COCOA BEACH | Parishioners of Our Saviour Parish in Cocoa Beach gathered together with Christians from throughout Brevard County Nov. 30, in commemoration of International Day of Cities for Life, Cities Against the Death Penalty.
Our Saviour now joins parishes in more than 2,000 cities in 80 countries that celebrate this day, including Our Lady of Lourdes Parish in Daytona Beach.
“As a Catholic church, we are pro-lifers,” Father Percival “Val” DeVera, pastor of Our Saviour told the 50 gathered. “We promote life. We protect life. This gathering helps people realize how sacred life is and that only God has the right to take life.”
The worldwide movement to abolish the death penalty began in Italy with the Community of St. Egidio. Events are held Nov. 30, the anniversary of the first abolition of the death penalty in 1786 in Italy. The Cocoa Beach event is fruit of the new Social Concerns Ministry initiated by parishioner Anne Goodin. After attending several death row executions at the Florida State Prison in Starke with former parish pastor, Father Fred Ruse, Goodin, her husband, Tom, and several others wanted to educate parishioners on issues of social justice.
After attending the Cities for Life event at Our Lady of Lourdes last year, the group decided to become involved and offer the awareness event at Our Saviour with the help of Deborah Shearer, director of Advocacy and Justice at Catholic Charities of Central Florida, as well as Florida Alternatives for the Death Penalty.
“Pope Francis has, most recently, updated the Catechism of the Catholic Church (2267) to state that executions are ‘contrary to the Gospel’ because it is the intentional taking of a human life,” Shearer said. “In this era of the availability of life in prison, especially in Florida, there is no legitimate reason for the death penalty. In fact, 28 innocent people on Florida’s death row have been exonerated, most recently this month, reinforcing the inconsistency and injustice of this practice.
“Consequently, the Church teaches, in the light of the Gospel, that ‘the death penalty is inadmissible because it is an attack on the inviolability and dignity of the person’, and she works with determination for its abolition worldwide.’”
Shearer said she is grateful parishes around the diocese are joining the campaign to raise awareness of abolition of the death penalty.
“Next year, we hope at least one parish in each of our counties will participate. It is important to educate Catholics on the Church’s teaching on the death penalty as it denies the dignity and sacredness of the life of a person and dehumanizes life for all of us,” she said. “We pray for and look forward to the day when executions are a disquieting memory in Florida’s history.”
Michael Pirolo, chief assistant public defender for Brevard County and parishioner of Ascension Parish in Melbourne, also spoke at the gathering. He quoted several staggering numbers: 1,486 individuals have been executed in the U.S. since 1976, including 96 in Florida, where there are 343 inmates on death row. There have been 21 executions this year in the United States, with four more scheduled for the remainder of the year, including that of Florida death row inmate José Antonio Jimenez on Dec. 13.

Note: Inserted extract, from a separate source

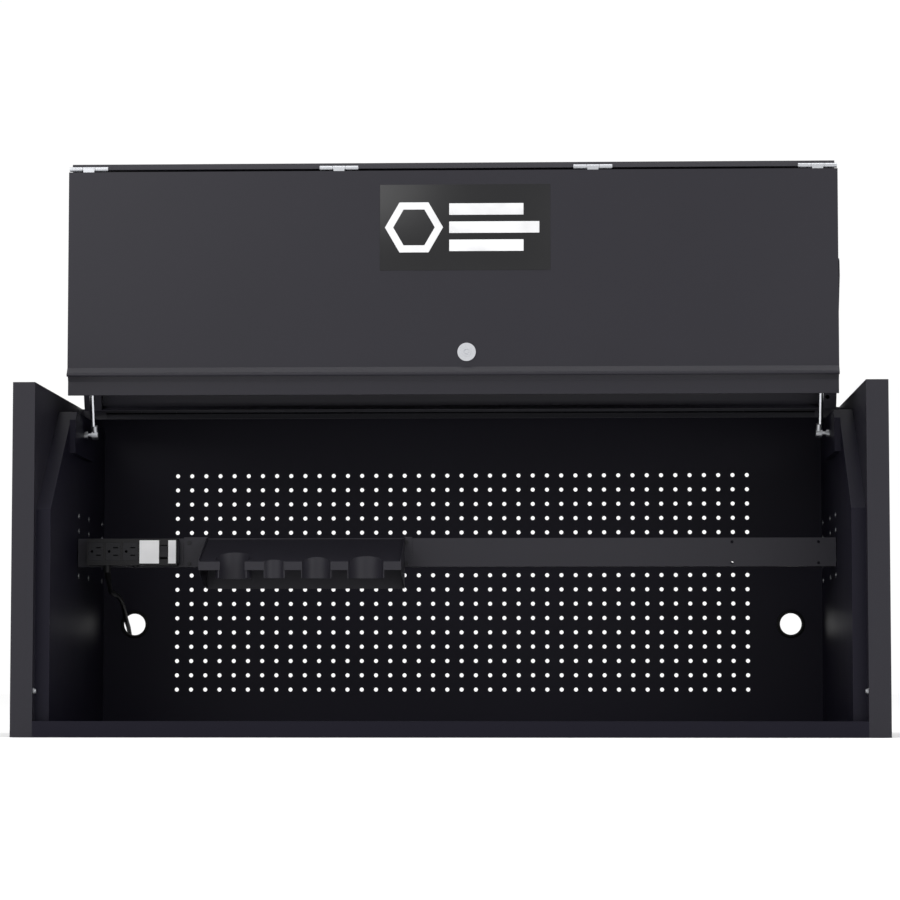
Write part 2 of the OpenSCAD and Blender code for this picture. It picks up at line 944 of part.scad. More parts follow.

“There have been 164 death row exonerations in our country,” Pirolo said. “That means these people were found completely innocent. We had the potential of executing innocent people.”
“We must acknowledge that mistakes have been made and will continue to be made as long as we continue to execute people,” said Father Phil Egitto, pastor of Our Lady of Lourdes Parish in Daytona Beach. “At our services, we also pray for the victims we are about to create, as a state. José Jimenez is someone’s son and we are about to make a victim out of his mother by committing a state sanctioned murder.”
Father Egitto does not exaggerate that point. On the inmate’s death certificate, cause of death is officially listed as homicide.
Speaking for these victim survivors was Juanita Perez, the family member of three murder victims in 2006. Perez explained how the death penalty does not bring closure. Her families’ case took an agonizing 11 years to prosecute.
“It does not bring my family members back,” she said. “(Killing a death row inmate) just adds to the (number of) survivor victims.”
Justin Heyne, Perez’s families’ convicted killer, was given the death penalty for two of the crimes, and a life sentence for the other. This year, Gov. Rick Scott signed a bill requiring a unanimous vote in death penalty cases. While the Florida Supreme Court upheld Heyne’s three murder convictions, because of the signed law, he will undergo a new sentencing phase.
Father Ruse had previously counseled a death row inmate — Rigoberto (Ricky) Sanchez Velasco —who was executed in 2002. Father Ruse said rather than execute those convicted, “conversion and repentance is what we’re about.”
“Our endeavor should be to protect that ground to make sure it is possible,” he added. “We should be most vocal and most engaged in pursuing the abolishment of the death penalty.”